The thread, fittings, cork, and reel seats all appear to be the same gear we have been using for some time. The fit and finish is also of similar quality as in the past.

So, like all other sport/hobbies, we have taken the path of “lets make the club exclusive because it costs too damn much to join” approach.

With care a good rod will last one or more lifetimes, but that is the exception rather than the rule. Car doors and dumb arsed nephews ensure we buy more than a single rod during our career afield.

A fine bamboo rod requiring many hours of hand work should cost an arm and a leg, but a graphite rod is made of carbon, in an operation almost entirely done by machine.

Methinks the juice is not worth the squeeze.

5

kbarton10 01.08.07 at 4:35 pm

“debuted” is something you wipe with after lowering the possum. I think I wanted to say “since their debut.”

My apologies for slaughtering the Queen’s English.

6

opax 01.09.07 at 12:23 am

>Given my understanding of free market economics, if the rods are being bought, then yes, the price is wholly defensible.

Well said.

7

Tom Chandler 01.09.07 at 10:58 am

The warranties are certainly a contentious issue. If you’re not a rod breaker, how much are you paying to protect those who are?
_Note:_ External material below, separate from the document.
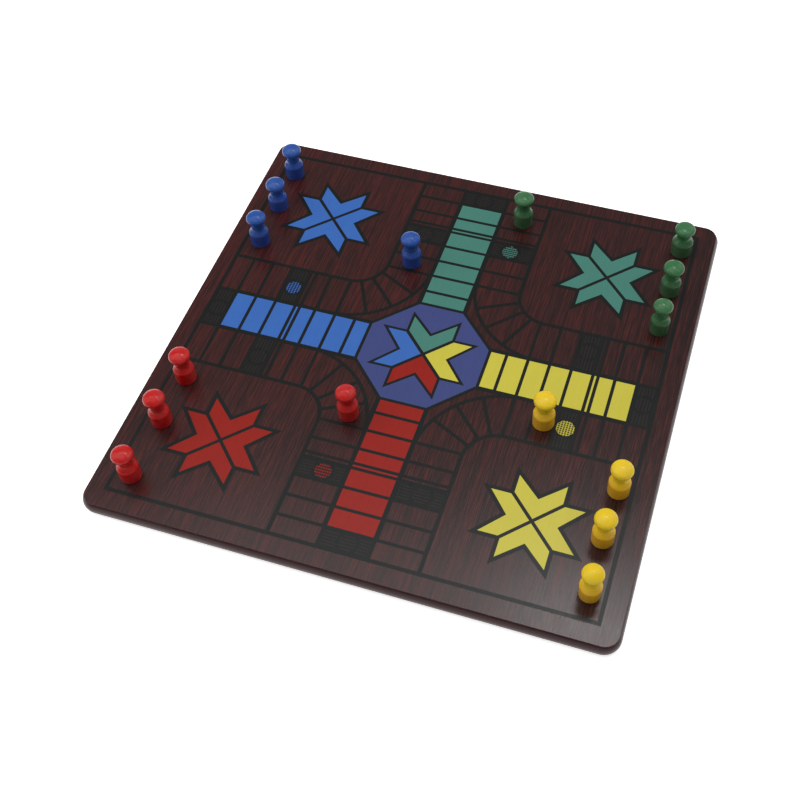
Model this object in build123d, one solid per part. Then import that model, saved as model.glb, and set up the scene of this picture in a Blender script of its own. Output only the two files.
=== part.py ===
from build123d import *
from math import acos, atan2, degrees, hypot
import os

# Board game for four players: a square wooden board, faced on both sides and swollen
# along its edge, with sixteen turned and painted pawns standing on its play side.
# Millimetres. The origin is the middle of the underside, +Z up. The blue arm of the
# printed cross points along -X, green along +Y, yellow along +X and red along -Y.

# Board
board_side = 300.0          # over the widest line of the edge
core_thickness = 9.0        # fibreboard
facing_thickness = 0.3      # wood-effect facing on each side
corner_radius = 9.7         # in plan, at the widest line of the edge
nose_depth = 1.7            # how far the edge swells out past the faces

# Printed layout on the play side, as far as the pawns are placed by it
frame_inset = 9.8           # edge of the facing to the outer edge of the printed frame
print_shift_x = -0.4        # the printing sits slightly off the middle of the board
print_shift_y = 0.5
middle_column = 28.8        # width of the coloured column of each arm
side_column = 28.0          # width of the two track columns beside it
row_pitch = 12.9            # from one line across the columns to the next
first_line = 47.5           # middle of the board to the first of those lines

# Turned pawn, the sizes that all sixteen share
foot_chamfer = 0.3          # worn edge round the foot
shoulder_rise = 2.8         # sloping shoulder, from the body up to the neck
neck_radius = 3.8
shoulder_rounding = 2.0     # radius between the body and the shoulder
neck_rounding = 2.5         # radius between the shoulder and the neck
throat_rounding = 1.5       # radius between the neck and the head

# Turned pawn, the sizes that differ a little. The heights of the body and of the neck's
# top are measured from the foot, the head's height from the neck's top. The crown is the
# share of the head above its widest line, and the rim is the rounding at that line.
usual_pawn = {
    "foot_radius": 6.1,
    "waist_radius": 6.1,
    "body_height": 9.5,
    "neck_top": 15.2,
    "head_radius": 6.2,
    "head_height": 8.9,
    "crown_share": 0.42,
    "rim_radius": 2.6,
}

# How each colour's batch differs from the usual pawn
batches = {
    "blue": {"neck_top": 15.5, "head_radius": 6.1, "head_height": 8.7, "crown_share": 0.44},
    "green": {"head_height": 8.6, "crown_share": 0.4, "rim_radius": 2.2},
    "red": {"neck_top": 14.9},
    "yellow": {"neck_top": 15.6, "crown_share": 0.44, "rim_radius": 2.8},
}

# The pawns that stand out from their batch
odd_pawns = {
    "blue_pawn_2": {"body_height": 8.9, "neck_top": 14.1},
    "green_pawn_1": {
        "foot_radius": 6.4, "waist_radius": 6.5, "neck_top": 14.3, "head_height": 7.7,
    },
    "green_pawn_3": {
        "foot_radius": 5.8, "waist_radius": 5.8, "head_radius": 5.8, "head_height": 9.3,
    },
    "red_pawn_2": {"neck_top": 15.5, "head_height": 9.2},
    "red_pawn_4": {"foot_radius": 5.9, "head_radius": 5.9, "neck_top": 14.4, "head_height": 9.2},
    "yellow_pawn_3": {"foot_radius": 5.8, "head_radius": 5.9, "neck_top": 16.0, "head_height": 9.5},
    "yellow_pawn_4": {"foot_radius": 6.3, "waist_radius": 6.3, "head_radius": 6.4},
}

# Home pawns stand in a row just inside the printed frame. Each place is measured in
# from the frame's outer edge: across the row first, then along it from the corner.
home_corners = {"blue": (-1, 1), "green": (1, 1), "red": (-1, -1), "yellow": (1, -1)}
home_places = {
    "blue": ((9.8, 18.0), (10.7, 48.7), (11.2, 80.9)),
    "green": ((9.2, 15.0), (9.7, 49.4), (10.0, 80.8)),
    "red": ((11.6, 83.1), (11.2, 51.1), (10.8, 12.9)),
    "yellow": ((8.8, 80.0), (10.4, 48.6), (9.6, 16.1)),
}

# The fourth pawn of each colour is in play on a track column. Each place is the arm's
# direction, which side of the arm, how many rows out past the first line, and how far
# the pawn stands off the middle of that cell, in X and Y.
track_places = {
    "blue": ("+Y", -1, 1.5, (-0.7, 0.5)),
    "green": ("+Y", 1, 5.5, (-0.1, 1.7)),
    "red": ("-Y", -1, 0.4, (1.3, -0.1)),
    "yellow": ("+X", -1, 2.5, (0.2, 1.5)),
}

face_side = board_side - 2 * nose_depth
face_corner = corner_radius - nose_depth
core_bottom = facing_thickness
core_top = core_bottom + core_thickness
play_height = core_top + facing_thickness
frame_half = face_side / 2 - frame_inset
track_offset = (middle_column + side_column) / 2


def facing(bottom):
    """A wood-effect facing, the outline of the flat face, from a given height up."""
    with BuildPart() as sheet:
        with BuildSketch(Plane.XY.offset(bottom)):
            RectangleRounded(face_side, face_side, face_corner)
        extrude(amount=facing_thickness)
    return sheet.part


def board_core():
    """The fibreboard, with the swollen edge run round it as one moulding."""
    with BuildPart() as core:
        with BuildSketch(Plane.XY.offset(core_bottom)) as outline:
            RectangleRounded(face_side, face_side, face_corner)
        extrude(amount=core_thickness)
        rim = outline.sketch.faces()[0].outer_wire()
        start = rim @ 0
        along = rim % 0
        outward = along.cross(Vector(0, 0, 1))
        with BuildSketch(Plane(origin=start, x_dir=outward, z_dir=-along)) as nose:
            with BuildLine():
                ThreePointArc(
                    (0, 0), (nose_depth, core_thickness / 2), (0, core_thickness)
                )
                Line((0, core_thickness), (0, 0))
            make_face()
        sweep(nose.sketch, path=rim)
    return core.part


def pawn_profile(
    foot_radius,
    waist_radius,
    body_height,
    neck_top,
    head_radius,
    head_height,
    crown_share,
    rim_radius,
):
    """Half the pawn's outline: body, sloping shoulder, neck and mushroom head."""
    height = neck_top + head_height
    crown_rise = crown_share * head_height
    widest = height - crown_rise
    rim_x = head_radius - rim_radius
    # The crown is one arc about the pawn's axis that runs smoothly into the rim.
    crown_radius = (rim_x**2 + crown_rise**2 - rim_radius**2) / (
        2 * (crown_rise - rim_radius)
    )
    crown_angle = degrees(atan2(crown_radius - crown_rise, rim_x))
    # The underside is a cone from the top of the neck that just touches the rim.
    reach = hypot(neck_radius - rim_x, widest - neck_top)
    below = degrees(atan2(neck_top - widest, neck_radius - rim_x))
    touch_angle = below + degrees(acos(rim_radius / reach))
    waist = (waist_radius, body_height)
    neck = (neck_radius, body_height + shoulder_rise)
    throat = (neck_radius, neck_top)
    with BuildLine() as outline:
        Polyline(
            (0, 0),
            (foot_radius - foot_chamfer, 0),
            (foot_radius, foot_chamfer),
            waist,
            neck,
            throat,
        )
        rim = CenterArc((rim_x, widest), rim_radius, touch_angle, crown_angle - touch_angle)
        Line(throat, rim @ 0)
        crown = CenterArc(
            (0, height - crown_radius), crown_radius, crown_angle, 90 - crown_angle
        )
        Line(crown @ 1, (0, 0))
        for corner, radius in (
            (waist, shoulder_rounding),
            (neck, neck_rounding),
            (throat, throat_rounding),
        ):
            fillet(outline.vertices().sort_by_distance((*corner, 0))[0], radius)
    return outline.line


def pawn(size, x, y):
    """A turned pawn standing on the play side at x, y."""
    with BuildPart() as turned:
        with BuildSketch(Plane.XZ):
            with BuildLine():
                add(pawn_profile(**size))
            make_face()
        revolve(axis=Axis.Z)
    return Pos(x, y, play_height) * turned.part


def home_place(colour, number):
    """Where a home pawn stands, in from its corner of the printed frame."""
    side, end = home_corners[colour]
    across, along = home_places[colour][number]
    x = print_shift_x + side * (frame_half - across)
    y = print_shift_y + end * (frame_half - along)
    return x, y


def track_place(colour):
    """Where the pawn in play stands, by its arm, its side of the arm and its row."""
    arm, side, rows_out, (off_x, off_y) = track_places[colour]
    outward = first_line + rows_out * row_pitch
    sign = 1 if arm[0] == "+" else -1
    if arm[1] == "Y":
        x, y = side * track_offset, sign * outward
    else:
        x, y = sign * outward, side * track_offset
    return print_shift_x + x + off_x, print_shift_y + y + off_y


os.makedirs("parts", exist_ok=True)
export_step(board_core(), "parts/board_core.step")
export_step(facing(core_top), "parts/play_side_facing.step")
export_step(facing(0), "parts/reverse_side_facing.step")
for colour, batch in batches.items():
    places = [home_place(colour, number) for number in range(len(home_places[colour]))]
    places.append(track_place(colour))
    for number, place in enumerate(places, start=1):
        name = f"{colour}_pawn_{number}"
        size = usual_pawn | batch | odd_pawns.get(name, {})
        export_step(pawn(size, *place), f"parts/{name}.step")
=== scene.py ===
from math import atan2, cos, pi, radians, sin

import bmesh
import bpy
from mathutils import Matrix, Vector
from mathutils.geometry import delaunay_2d_cdt


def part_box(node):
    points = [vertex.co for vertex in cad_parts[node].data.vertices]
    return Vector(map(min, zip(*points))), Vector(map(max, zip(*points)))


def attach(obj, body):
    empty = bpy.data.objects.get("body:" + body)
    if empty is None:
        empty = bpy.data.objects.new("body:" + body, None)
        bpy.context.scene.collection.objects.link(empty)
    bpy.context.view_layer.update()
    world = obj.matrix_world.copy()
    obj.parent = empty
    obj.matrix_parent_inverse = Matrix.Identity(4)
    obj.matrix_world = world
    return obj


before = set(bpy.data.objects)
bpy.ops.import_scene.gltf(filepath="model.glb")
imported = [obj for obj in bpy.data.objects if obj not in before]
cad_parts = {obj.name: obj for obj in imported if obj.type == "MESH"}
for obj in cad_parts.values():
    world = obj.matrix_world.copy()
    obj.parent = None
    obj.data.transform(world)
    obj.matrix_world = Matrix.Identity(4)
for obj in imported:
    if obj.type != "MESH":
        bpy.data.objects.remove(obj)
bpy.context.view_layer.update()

MM = 0.001

# The printed race game on the board's play side, in millimetres from the middle of the
# print. The green arm of the cross points along +Y. Names ending in LINE are line widths.
PRINT_MIDDLE = Vector((-0.4, 0.5))
FRAME_HALF = 138.5           # outer edge of the printed frame
FRAME_LINE = 2.35
INTO_FRAME = 1.0             # how far other lines run in under the frame's line
MIDDLE_HALF = 14.4           # out to the middle of the line beside an arm's middle column
MIDDLE_LINE = 2.7
SIDE_HALF = 42.4             # out to the middle of the line on a track column's far side
SIDE_LINE = 2.3
FIRST_ROW = 47.5             # out to the middle of the first line across the columns
ROW_PITCH = 12.9
ROW_LINE = 1.97
LAST_ROW = 6                 # rows are numbered from 0, out from the middle
SAFE_ROW = 3                 # safe squares lie between this row's line and the next
ECHO_OFFSET = 3.1            # the second line beside a row of safe squares
OCTAGON_FLAT = 36.3          # middle of the board to each of the octagon's straight sides
OCTAGON_CORNER = 13.7        # half the length of those sides
OCTAGON_LINE = 1.9
COLUMN_START = 0.9           # from those sides out to the middle of the columns' first line
BEND_RADIUS = 51.9           # the track's outer line, where it turns from arm to arm
BEND_LINE = 2.2
HOME_RADIUS = 20.2           # the rounded inner corner of each home
# The lines across the bend, each from its inner end to its outer end
SPOKES = (
    ((20.2, 42.7), (44.0, 54.25)),
    ((29.6, 29.6), (48.4, 48.4)),
    ((42.7, 20.2), (54.25, 44.0)),
)
STAR_AWAY = (90.0, 89.6)     # middle of each home star
STAR_SHIFT = -0.7            # all four home stars sit a little low
STAR_LINE = 2.3              # the black line round a home star
CENTRE_STAR_LINE = 1.65
STAR_TIP = (13.45, 26.1)     # the outer end of one chevron's right arm
STAR_SIDE = 14.9             # how far out that arm's straight side begins
STAR_NOTCH = 14.0            # how far out the arms meet, on the outside
STAR_APEX = 1.4              # how far out they meet, next to the middle of the star
TIP_GROWTH = 2.25            # how far a star's ground reaches past a tip, in line widths
NOTCH_GROWTH = 1.34          # and past a notch
RING_RADIUS = 5.9            # the ring in each shaded square
RING_LINE = 1.9
RING_SHIFT = -0.9            # rings and spots sit this far off the middle of their square
SCREEN_ROWS = 4              # lines of the shading on each side of a square's middle
SCREEN_ROW = 1.92            # pitch of those lines
SCREEN_GAP = 0.9             # height of the small windows between them
SCREEN_CROSS_LINE = 0.5
SCREEN_PITCH = 1.5           # pitch of the lines across them
ARC_STEP = 2.0               # a round line turns in steps about this long
ARC_LEAST = 6                # and in at least this many
SAME_CORNER = 1e-4           # corners nearer than this are made one
SAME_PLANE = 0.001           # faces that meet at less than this, in radians, are made one
PASS = 0.01                  # thickness of one pass of printing ink

# The way each colour's arm points, counted in quarter turns from +Y
ARMS = {"green": 0, "blue": 1, "red": 2, "yellow": 3}

BLACK_INK = "#161818"
THIN_BLACK_INK = "#2d2624"
INDIGO_INK = "#3d477a"
INKS = {"blue": "#3967b2", "green": "#467c70", "yellow": "#c6bc44", "red": "#901c13"}

PAWNS_EACH = 4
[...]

Instead of a “no-questions” warranty, I’d support paying a fee to repair a rod (rather than paying for two rods when I bought one). I understand that the new Orvis rods use a resin material that dramatically reduces breakage, though they seem to be selling it as a “performance” improvement.

Maybe that’s the real benefit of long-term warranties - they’re incentive for building rods that don’t break down in a stiff breeze.

As for whether today’s rods represent improvements in performance, I fall directly into kbarton’s “codger” category.

In terms of cost, durability and fishability, I get the distinct impression that s-glass fiberglass might be the best trout rod material ever made, though I might be pushed as far into the future as the introduction of IM6 graphite.

Bamboo’s great too, but kinda expensive.